- _GOAL_
Set down word for word each line from the start of the listing through the line that contains "toes towards -Y.", both included.

- _RAW DATA_

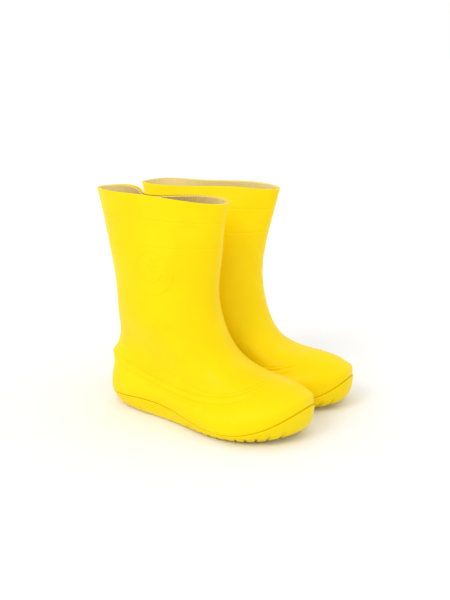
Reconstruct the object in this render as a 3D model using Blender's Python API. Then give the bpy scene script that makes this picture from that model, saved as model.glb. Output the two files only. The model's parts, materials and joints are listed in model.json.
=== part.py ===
"""A pair of moulded deck boots, stood side by side with their toes towards -Y.

The wearer's right boot stands at -X and the left boot at +X. The floor is z = 0, and the origin is
the middle of the pair's footprint. Each boot is six pieces: a moulded upper, the outsole it sits in,
a knitted lining, the lining's stitched-in sole, a loose foam insole and the insole's textile cover.

Every wall follows one skin, a loft through named rings that are unlike each other: the foot-shaped
rings of the sole turn into the oval rings of the shaft. A piece lies at its own depth under the skin.
Lengths are in metres.
"""

from dataclasses import dataclass
from math import cos, pi, radians

import bmesh
import bpy
import numpy as np

MM = 0.001

# The pair
HALF_GAP = 42 * MM  # from the pair's middle to each boot's own middle line
TOE_OUT = radians(4.6)  # each boot turns outwards
PAIR_SHIFT = -7.7 * MM  # brings the pair's footprint to the middle along Y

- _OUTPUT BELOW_
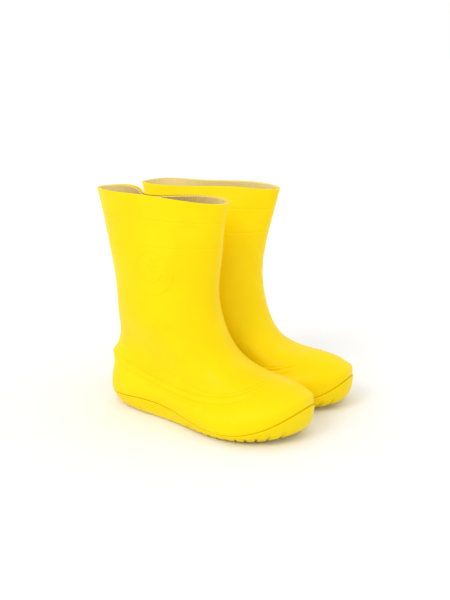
Reconstruct the object in this render as a 3D model using Blender's Python API. Then give the bpy scene script that makes this picture from that model, saved as model.glb. Output the two files only. The model's parts, materials and joints are listed in model.json.
=== part.py ===
"""A pair of moulded deck boots, stood side by side with their toes towards -Y.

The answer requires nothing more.